Will you give the material below again, every line exactly as it is?

===== EXERCISE DATA =====

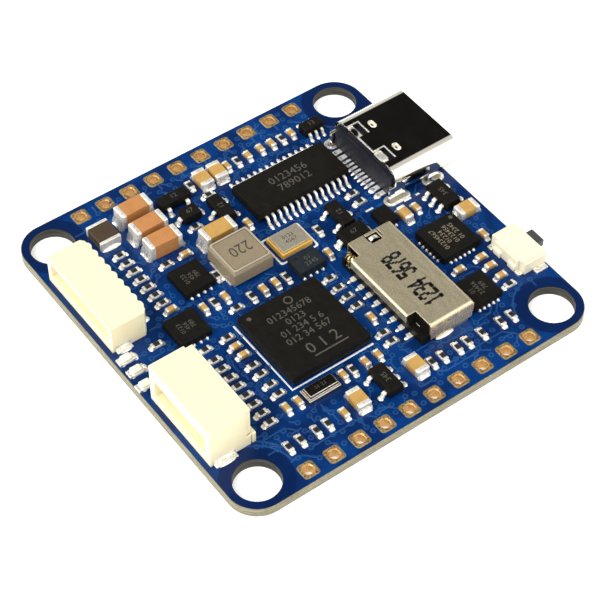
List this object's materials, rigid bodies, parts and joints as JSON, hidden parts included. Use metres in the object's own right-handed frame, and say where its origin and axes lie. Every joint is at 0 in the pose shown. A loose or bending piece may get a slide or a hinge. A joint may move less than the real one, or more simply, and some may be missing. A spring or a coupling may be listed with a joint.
{
  "type": "flight controller board",
  "caption": "Square flight controller board with corner mounting holes, solder pad rows, a USB receptacle, side-entry connectors, a card socket and a boot switch.",
  "frame": {"origin": "centre of the four mounting holes on the board's bottom face", "axes": "+Z out of the component side; +X towards the edge with the USB receptacle and the boot switch; +Y towards the row of pads beside the receptacle"},
  "size_m": [0.0371, 0.036, 0.0052],
  "materials": {
    "laminate": "gloss solder mask",
    "gold_pad": "plated",
    "tin_plating": "bright",
    "bright_steel": "bright",
    "black_insulator": "satin",
    "steel_plate": "satin",
    "gold_contact": "plated",
    "ivory_nylon": "satin",
    "tin_lead": "bright",
    "satin_nickel": "satin",
    "black_tray": "matte",
    "ivory_switch": "satin",
    "grey_plunger": "matte",
    "spring_steel": "satin",
    "chip_black": "moulded",
    "chip_slate": "moulded",
    "ferrite_grey": "satin",
    "ferrite_brown": "satin",
    "gold_rim": "plated",
    "crystal_lid_metal": "satin",
    "ceramic_orange": "satin",
    "ceramic_mustard": "satin",
    "ceramic_white": "matte",
    "film_black": "satin",
    "led_white": "matte",
    "led_lens": "clear"
  },
  "bodies": {
    "board": {"circuit_board": "laminate", "edge_pads": "gold_pad", "slot_linings": "tin_plating", "usb_shell": "bright_steel", "usb_insulator": "black_insulator", "usb_mid_plate": "steel_plate", "usb_contacts": "gold_contact", "signal_connector_housing": "ivory_nylon", "signal_connector_contacts": "tin_lead", "signal_connector_tabs": "tin_lead", "power_connector_housing": "ivory_nylon", "power_connector_contacts": "tin_lead", "power_connector_tabs": "tin_lead", "card_cover": "satin_nickel", "card_tray": "black_tray", "card_contact_tails": "tin_lead", "card_detect_spring": "gold_contact", "boot_switch_housing": "ivory_switch", "boot_switch_lid": "ivory_switch", "boot_switch_dome": "spring_steel", "boot_switch_terminals": "tin_lead", "processor_package": "chip_black", "processor_balls": "tin_lead", "overlay_chip_body": "chip_black", "overlay_chip_leads": "tin_lead", "motion_sensor_body": "chip_black", "motion_sensor_pads": "tin_lead", "spare_motion_sensor_body": "chip_black", "spare_motion_sensor_pads": "tin_lead", "pressure_sensor_body": "chip_slate", "pressure_sensor_pads": "tin_lead", "driver_chip_bodies": "chip_black", "driver_chip_pads": "tin_lead", "transistor_bodies": "chip_black", "transistor_leads": "tin_lead", "regulator_bodies": "chip_black", "regulator_leads": "tin_lead", "diode_bodies": "chip_black", "diode_leads": "tin_lead", "power_inductor_body": "ferrite_grey", "power_inductor_terminals": "tin_lead", "filter_inductor_body": "ferrite_brown", "filter_inductor_terminals": "tin_lead", "crystal_base": "gold_rim", "crystal_lid": "crystal_lid_metal", "clock_crystal_can": "crystal_lid_metal", "large_capacitor_bodies": "ceramic_orange", "large_capacitor_terminals": "tin_lead", "medium_capacitor_bodies": "ceramic_mustard", "medium_capacitor_terminals": "tin_lead", "small_capacitor_bodies": "ceramic_mustard", "small_capacitor_terminals": "tin_lead", "resistor_bodies": "ceramic_white", "resistor_films": "film_black", "resistor_terminals": "tin_lead", "status_led_bodies": "led_white", "status_led_lenses": "led_lens", "status_led_terminals": "tin_lead"},
    "boot_plunger": {"boot_switch_plunger": "grey_plunger"},
    "card_springs": {"card_contact_springs": "gold_contact"}
  },
  "joints": [
    {"name": "boot_press", "type": "slide", "parent": "board", "child": "boot_plunger", "axis": [-1, 0, 0], "range_m": [0, 0.00025], "stiffness_N_per_m": 6000, "springref_m": -0.0001, "deforming": ["boot_switch_dome"]},
    {"name": "card_spring_flex", "type": "hinge", "parent": "board", "child": "card_springs", "pos_m": [0.0046, -0.007, 0.00187], "axis": [0, 1, 0], "range_deg": [0, 6], "stiffness_Nm_per_rad": 0.08, "springref_deg": -1.15}
  ]
}
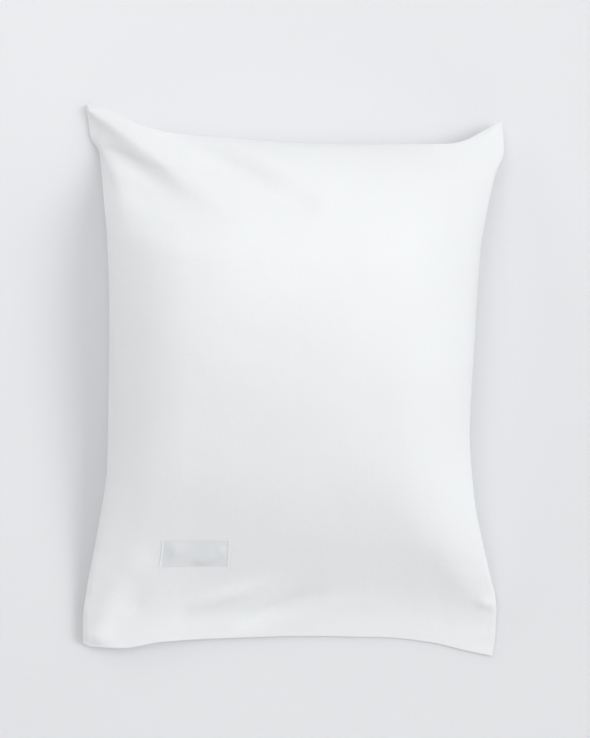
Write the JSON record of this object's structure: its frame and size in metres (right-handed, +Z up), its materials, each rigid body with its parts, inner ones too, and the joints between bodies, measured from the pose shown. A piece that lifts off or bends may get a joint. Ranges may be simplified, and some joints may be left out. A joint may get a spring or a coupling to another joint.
{
  "type": "pillowcase",
  "caption": "Plain cotton pillowcase filled with its pillow, lying on its back, with a crown, drawn-in sides, soft corner ears and a small bare label near the mouth.",
  "frame": {"origin": "middle of the part's box, on the surface that the pillow lies on", "axes": "+Y from the mouth, the open short end, to the closed short end; +X to the right, seen from above with the mouth at the bottom; +Z up"},
  "size_m": [0.4992, 0.6575, 0.1681],
  "materials": {
    "case_cotton": "satin",
    "label_tape": "satin"
  },
  "bodies": {
    "root": {"pillowcase": "case_cotton", "label": "label_tape"}
  },
  "joints": []
}
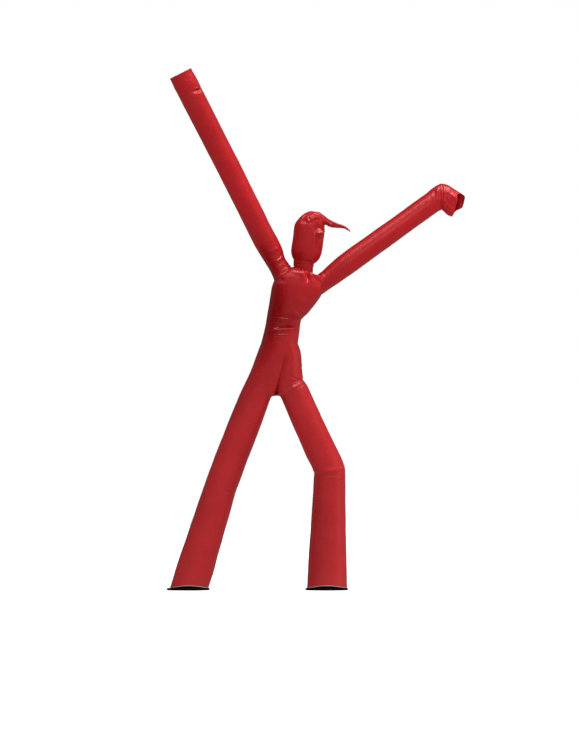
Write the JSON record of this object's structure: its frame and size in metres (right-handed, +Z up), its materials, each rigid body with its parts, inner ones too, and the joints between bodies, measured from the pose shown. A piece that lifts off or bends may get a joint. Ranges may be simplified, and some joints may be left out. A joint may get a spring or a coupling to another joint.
{
  "type": "inflatable air dancer on two base rings",
  "caption": "Inflatable air dancer of sewn red cloth tubes with raised arms, standing on two black base rings.",
  "frame": {"origin": "on the ground, at the middle of the figure's whole width and depth", "axes": "+Z up, the figure faces -Y, its steeply raised arm is on the -X side"},
  "size_m": [3.4919, 0.5234, 6.108],
  "materials": {
    "nylon": "satin",
    "base_ring": "matte",
    "hem_tape": "matte"
  },
  "bodies": {
    "root": {"base_ring_left": "base_ring", "base_ring_right": "base_ring", "hem_tape_left": "hem_tape", "hem_tape_right": "hem_tape", "shin_left": "nylon", "shin_right": "nylon", "thigh_left": "nylon", "thigh_right": "nylon", "pelvis_left": "nylon", "pelvis_right": "nylon", "chest": "nylon", "arm_left": "nylon", "arm_right": "nylon", "hand_left": "nylon", "hand_right": "nylon", "neck": "nylon", "head": "nylon", "hair": "nylon"}
  },
  "joints": []
}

=====

> _FULL ANSWER_:
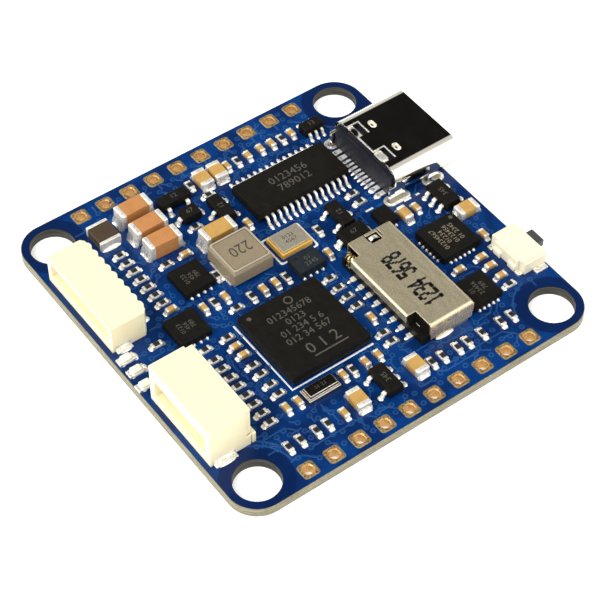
List this object's materials, rigid bodies, parts and joints as JSON, hidden parts included. Use metres in the object's own right-handed frame, and say where its origin and axes lie. Every joint is at 0 in the pose shown. A loose or bending piece may get a slide or a hinge. A joint may move less than the real one, or more simply, and some may be missing. A spring or a coupling may be listed with a joint.
{
  "type": "flight controller board",
  "caption": "Square flight controller board with corner mounting holes, solder pad rows, a USB receptacle, side-entry connectors, a card socket and a boot switch.",
  "frame": {"origin": "centre of the four mounting holes on the board's bottom face", "axes": "+Z out of the component side; +X towards the edge with the USB receptacle and the boot switch; +Y towards the row of pads beside the receptacle"},
  "size_m": [0.0371, 0.036, 0.0052],
  "materials": {
    "laminate": "gloss solder mask",
    "gold_pad": "plated",
    "tin_plating": "bright",
    "bright_steel": "bright",
    "black_insulator": "satin",
    "steel_plate": "satin",
    "gold_contact": "plated",
    "ivory_nylon": "satin",
    "tin_lead": "bright",
    "satin_nickel": "satin",
    "black_tray": "matte",
    "ivory_switch": "satin",
    "grey_plunger": "matte",
    "spring_steel": "satin",
    "chip_black": "moulded",
    "chip_slate": "moulded",
    "ferrite_grey": "satin",
    "ferrite_brown": "satin",
    "gold_rim": "plated",
    "crystal_lid_metal": "satin",
    "ceramic_orange": "satin",
    "ceramic_mustard": "satin",
    "ceramic_white": "matte",
    "film_black": "satin",
    "led_white": "matte",
    "led_lens": "clear"
  },
  "bodies": {
    "board": {"circuit_board": "laminate", "edge_pads": "gold_pad", "slot_linings": "tin_plating", "usb_shell": "bright_steel", "usb_insulator": "black_insulator", "usb_mid_plate": "steel_plate", "usb_contacts": "gold_contact", "signal_connector_housing": "ivory_nylon", "signal_connector_contacts": "tin_lead", "signal_connector_tabs": "tin_lead", "power_connector_housing": "ivory_nylon", "power_connector_contacts": "tin_lead", "power_connector_tabs": "tin_lead", "card_cover": "satin_nickel", "card_tray": "black_tray", "card_contact_tails": "tin_lead", "card_detect_spring": "gold_contact", "boot_switch_housing": "ivory_switch", "boot_switch_lid": "ivory_switch", "boot_switch_dome": "spring_steel", "boot_switch_terminals": "tin_lead", "processor_package": "chip_black", "processor_balls": "tin_lead", "overlay_chip_body": "chip_black", "overlay_chip_leads": "tin_lead", "motion_sensor_body": "chip_black", "motion_sensor_pads": "tin_lead", "spare_motion_sensor_body": "chip_black", "spare_motion_sensor_pads": "tin_lead", "pressure_sensor_body": "chip_slate", "pressure_sensor_pads": "tin_lead", "driver_chip_bodies": "chip_black", "driver_chip_pads": "tin_lead", "transistor_bodies": "chip_black", "transistor_leads": "tin_lead", "regulator_bodies": "chip_black", "regulator_leads": "tin_lead", "diode_bodies": "chip_black", "diode_leads": "tin_lead", "power_inductor_body": "ferrite_grey", "power_inductor_terminals": "tin_lead", "filter_inductor_body": "ferrite_brown", "filter_inductor_terminals": "tin_lead", "crystal_base": "gold_rim", "crystal_lid": "crystal_lid_metal", "clock_crystal_can": "crystal_lid_metal", "large_capacitor_bodies": "ceramic_orange", "large_capacitor_terminals": "tin_lead", "medium_capacitor_bodies": "ceramic_mustard", "medium_capacitor_terminals": "tin_lead", "small_capacitor_bodies": "ceramic_mustard", "small_capacitor_terminals": "tin_lead", "resistor_bodies": "ceramic_white", "resistor_films": "film_black", "resistor_terminals": "tin_lead", "status_led_bodies": "led_white", "status_led_lenses": "led_lens", "status_led_terminals": "tin_lead"},
    "boot_plunger": {"boot_switch_plunger": "grey_plunger"},
    "card_springs": {"card_contact_springs": "gold_contact"}
  },
  "joints": [
    {"name": "boot_press", "type": "slide", "parent": "board", "child": "boot_plunger", "axis": [-1, 0, 0], "range_m": [0, 0.00025], "stiffness_N_per_m": 6000, "springref_m": -0.0001, "deforming": ["boot_switch_dome"]},
    {"name": "card_spring_flex", "type": "hinge", "parent": "board", "child": "card_springs", "pos_m": [0.0046, -0.007, 0.00187], "axis": [0, 1, 0], "range_deg": [0, 6], "stiffness_Nm_per_rad": 0.08, "springref_deg": -1.15}
  ]
}
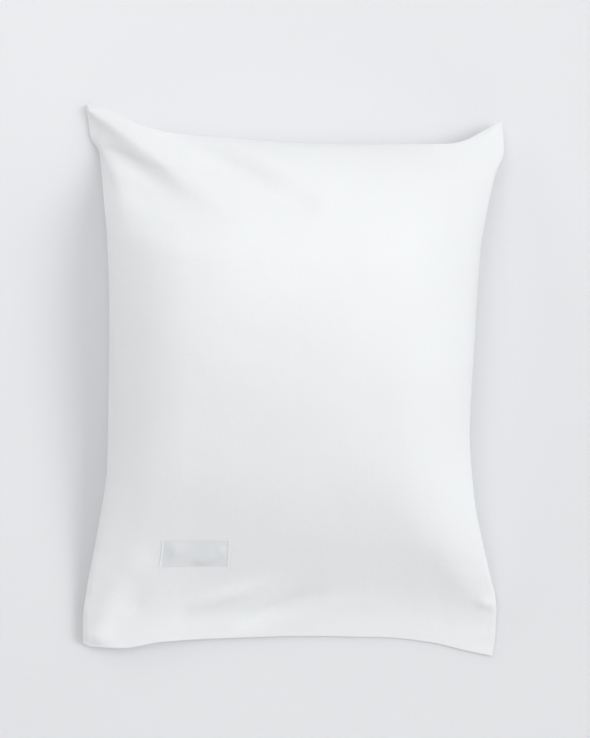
Write the JSON record of this object's structure: its frame and size in metres (right-handed, +Z up), its materials, each rigid body with its parts, inner ones too, and the joints between bodies, measured from the pose shown. A piece that lifts off or bends may get a joint. Ranges may be simplified, and some joints may be left out. A joint may get a spring or a coupling to another joint.
{
  "type": "pillowcase",
  "caption": "Plain cotton pillowcase filled with its pillow, lying on its back, with a crown, drawn-in sides, soft corner ears and a small bare label near the mouth.",
  "frame": {"origin": "middle of the part's box, on the surface that the pillow lies on", "axes": "+Y from the mouth, the open short end, to the closed short end; +X to the right, seen from above with the mouth at the bottom; +Z up"},
  "size_m": [0.4992, 0.6575, 0.1681],
  "materials": {
    "case_cotton": "satin",
    "label_tape": "satin"
  },
  "bodies": {
    "root": {"pillowcase": "case_cotton", "label": "label_tape"}
  },
  "joints": []
}
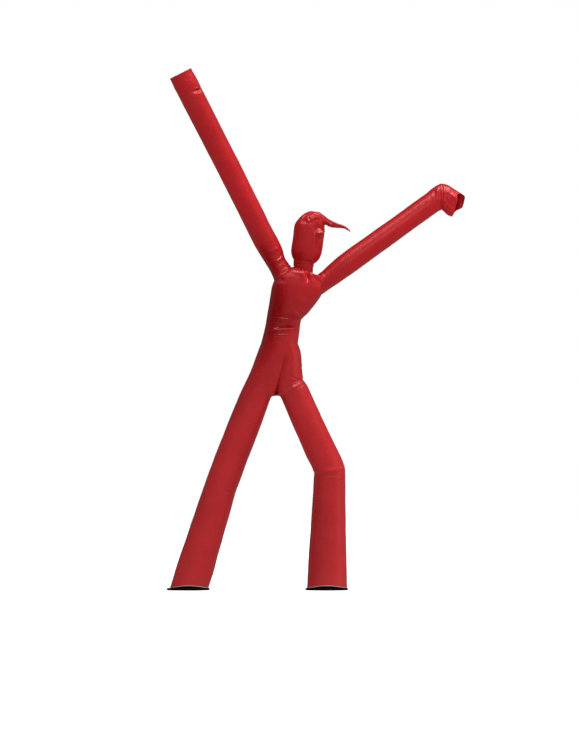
Write the JSON record of this object's structure: its frame and size in metres (right-handed, +Z up), its materials, each rigid body with its parts, inner ones too, and the joints between bodies, measured from the pose shown. A piece that lifts off or bends may get a joint. Ranges may be simplified, and some joints may be left out. A joint may get a spring or a coupling to another joint.
{
  "type": "inflatable air dancer on two base rings",
  "caption": "Inflatable air dancer of sewn red cloth tubes with raised arms, standing on two black base rings.",
  "frame": {"origin": "on the ground, at the middle of the figure's whole width and depth", "axes": "+Z up, the figure faces -Y, its steeply raised arm is on the -X side"},
  "size_m": [3.4919, 0.5234, 6.108],
  "materials": {
    "nylon": "satin",
    "base_ring": "matte",
    "hem_tape": "matte"
  },
  "bodies": {
    "root": {"base_ring_left": "base_ring", "base_ring_right": "base_ring", "hem_tape_left": "hem_tape", "hem_tape_right": "hem_tape", "shin_left": "nylon", "shin_right": "nylon", "thigh_left": "nylon", "thigh_right": "nylon", "pelvis_left": "nylon", "pelvis_right": "nylon", "chest": "nylon", "arm_left": "nylon", "arm_right": "nylon", "hand_left": "nylon", "hand_right": "nylon", "neck": "nylon", "head": "nylon", "hair": "nylon"}
  },
  "joints": []
}